Selaku tokoh publik, ketidaksempurnaan Andi Arief seharusnya disempurnakan oleh komitmennya untuk menjaga diri. Bagi saya, persis di situlah Andi Arief tampak tidak sanggup menjaga dirinya.
"Kejatuhan" Andi Arief karena kecerobohan diri ini sebenarnya langsung mematikan dirinya sendiri. Karier politiknya mungkin tidak berakhir, tetapi integritas moralnya dapat dikatakan sudah tamat.
Bayangkan jika Andi Arief akan menjalani rehabilitasi. Bayangkan pula bahwa setelah normal atau sehat, dia kembali menggeluti dunia politik, dia kembali berceloteh di media sosial. Bayangkan Andi Arief kembali berjumpa dengan masyarakat, berkampanye, membangun komunikasi politik dan sebagainya.
Dengan kekuatan moral apakah Andi Arief akan melakukan hal ini? Apakah dia masih sanggup tersenyum bangga dengan dirinya sendiri ketika berada di antara orang banyak sambil orang banyak itu melihatnya dari dalam hati sebagai orang yang "cacat"? Apakah senyumnya masih seindah sebelum tersandung kasus narkoba?

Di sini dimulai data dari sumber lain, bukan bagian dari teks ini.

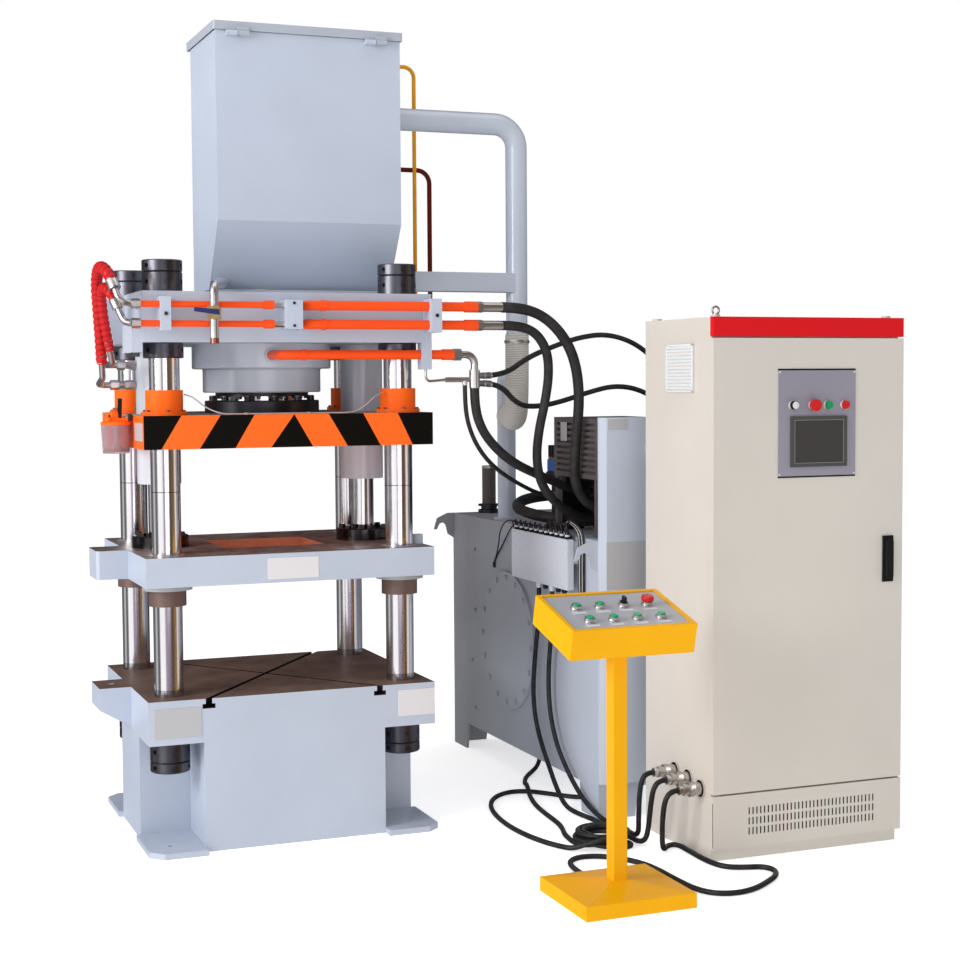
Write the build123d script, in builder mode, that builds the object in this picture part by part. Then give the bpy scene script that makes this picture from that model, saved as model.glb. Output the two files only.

Apakah kegalakkannya sungguh-sungguh akan menjadi pisau yang mematikan bagi lawan politik?
Rasanya tidak. Bagi saya, Andi Arief telah habis.
Kita Perlu Bersimpati
Eforia pemberitaan akan terus keras hari-hari ke depan. Seluruh jejak digitalnya segera terbongkar dan diulas, kemungkinan dengan nada sarkastik dan hinaan, mirip yang Andi Arief lakukan selama ini terhadap penguasa dan lawan-lawan politiknya.
Tetapi sebagai sesama manusia, ada baiknya juga kita berhenti menghujat. Ada waktunya kita bersimpati dan mengucapkan turut prihatin. Kini saatnya kita mengungkapkan rasa iba kita sambil berharap agar Andi Arief melewati hari-hari ke depan secara jantan.
Mungkin ini momen yang tepat bagi Andi Arief untuk berefleksi. Baik kalau mantan aktivis itu sedikit menengok ke belakang, mencermati jejak-jejak pijaknya yang telah ia bangun, mungkin tidak sepenuhnya jujur dan tulus dalam berpolitik demi kemajuan bangsa, tetapi lebih demi kekuasaan dan pemuliaan diri. Entahlah sekarang saatnya untuk belajar menjadi manusia dalam artinya yang penuh.
Saya doakan Anda, ya Andi Arief, semoga tegar menghadapi kemelut hidup ini.